Temps de lecture: 2 minutes - Repéré sur The Los Angeles Review of Books

Il y a quasiment dix ans, en septembre 2004, sortait en Allemagne le film La Chute, de Oliver Hirschbiegel. Même si vous ne l'avez jamais vu, vous en avez forcément regardé une scène, celle où Hitler (incarné par Bruno Ganz) explose de colère dans son bunker en apprenant que la bataille de Berlin est perdue: car depuis 2006, elle a en effet fait l'objet de nombreux détournements sur YouTube, en faisant un des memes les plus connus au monde.

Des problèmes de la nouvelle version de Flight Simulator (la première occurrence connue du meme) aux évènements récents comme le crash du vol MH17 ou la victoire de l'Allemagne en Coupe du monde, le Führer s'est insurgé contre beaucoup de choses depuis près d'une décennie. Mais que nous dit ce meme de la façon dont nous le voyons en tant que personnage historique? C'est ce que s'est demandé le journaliste et collaborateur de Slate.com Ron Rosenbaum dans la postface inédite de la nouvelle version de son ouvrage Explaining Hitler: The Search for the Origins of His Evil, que reproduit la Los Angeles Review of Books.

Il y livre une analyse de «ce qui pourrait bien être l’image la plus reproduite de "Adolf Hitler" dans le monde entier», celle qui, «pour le pire et le meilleur, a le plus ressuscité le dictateur allemand au XXIe siècle»:

«Le démoniaque réduit à l’état de trivial. Mais le génie de ces parodies, c’est qu’elles trivialisent cette trivialisation, car leur effet dépend du fait qu’Hitler occupe encore une place éminente dans la hiérarchie du mal. Et, d’une façon particulière mais efficace, elles replacent le "vrai Hitler" au-dessus de ce que peut capturer la pop culture ou la satire en ligne.»

Le phénomène web autour de La Chute montrerait donc en creux à quel point Hitler reste un personnage historique difficile à simplifier:

«Ces parodies sur YouTube durent depuis des décennies en temps Internet.
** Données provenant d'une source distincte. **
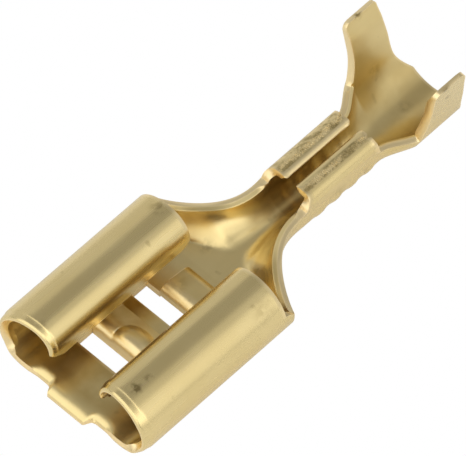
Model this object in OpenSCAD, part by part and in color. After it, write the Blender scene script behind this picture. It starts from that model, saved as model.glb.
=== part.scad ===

Le fait qu’elles soient si vivaces est peut-être moins un exemple de la façon dont notre culture peut "digérer" Adolf Hitler que de la façon dont elle ne le peut pas.

 

Le simple fait que nous essayons de le contenir dans une caricature, et une caricature de cette caricature, démontre un désir de nous distancer de la possibilité de faire face au "vrai" Hitler, en le capturant dans son état le plus caricaturable, le moins normal. Le moins comme nous.»

Ce désir d'éviter le «vrai» Hitler est-il une mauvaise chose? Pas selon Rosenbaum, pour qui, au contraire, «le fait qu’Hitler résiste encore à un "traitement", au fait d’être transformé en l'exemple simpliste d’un système, qu’il soit psychologique, sociologique, idéologique ou épidémiologique» est une bonne nouvelle. En somme, il vaut mieux qu'il reste un personnage avec ses mystères et son aura maléfique, qui donnera aux historiens envie de s'en emparer et d'enquêter –quitte au passage, à ce qu'il devienne un objet parodique de la pop culture–, plutôt que devenir un homme qu'on prétendrait expliquer facilement par une seule «clef».